The last option to consider is whether any agreements with a Carillion company affected by liquidation can be transferred to another contractor who is willing to step in. From a practical employment perspective, Jarrold’s hoping that employees will transfer (under TUPE) to new organisations – which is exactly how (so far) those 6,668 jobs have been saved.

Take early advice

Businesses affected by Carillion need to take rapid action to prepare for the worst and minimise the fallout. This means getting advice to review contracts and options available in the event all or a significant part of their revenue dries up, or they find themselves with a large non-collectable debt. “A ‘wait and see’ approach,” says Husband, “will likely mean that a business will be forced into a much more difficult position at short notice with fewer and more limited options.”

Lessons to be learned

Cherry thinks there are lessons to be learned about the concentration of public contracts in the hands of a few very big businesses. He wants public procurement to be much more small-business friendly, “in which it is easier for small firms to navigate the system… [as] providing small businesses and the self-employed with more opportunities to secure public contracts will mean less risk for the taxpayer”.
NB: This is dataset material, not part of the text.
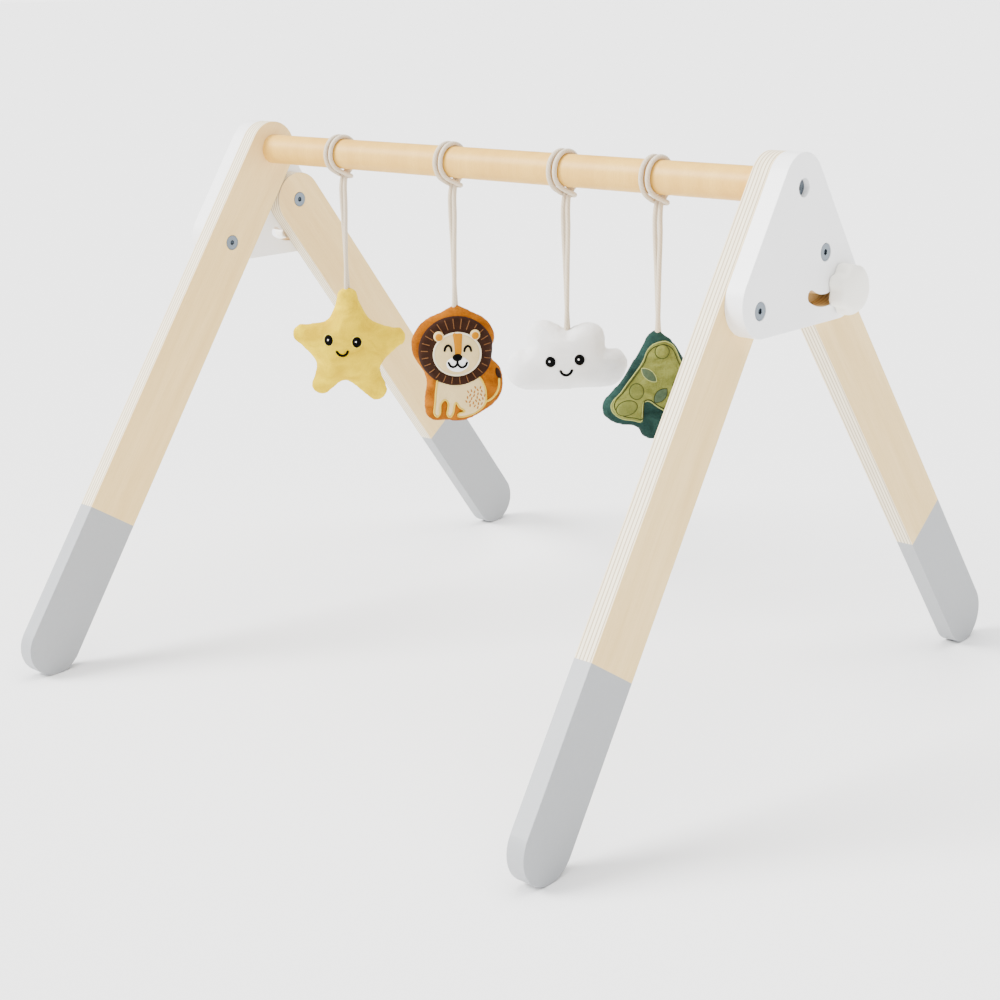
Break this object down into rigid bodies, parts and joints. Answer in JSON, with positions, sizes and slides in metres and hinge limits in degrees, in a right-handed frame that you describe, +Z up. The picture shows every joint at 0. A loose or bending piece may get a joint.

The last word goes to the BPIF. It is well aware of the damage caused by the culture of delayed payments and extended credit. Says Jarrold: “The government is a major contractor and is in a position to require that large organisations don’t abuse their power by implementing extended credit periods. We’d like to see the government work to simplify its tendering processes to make them less onerous and more worthwhile for SMEs to participate in.”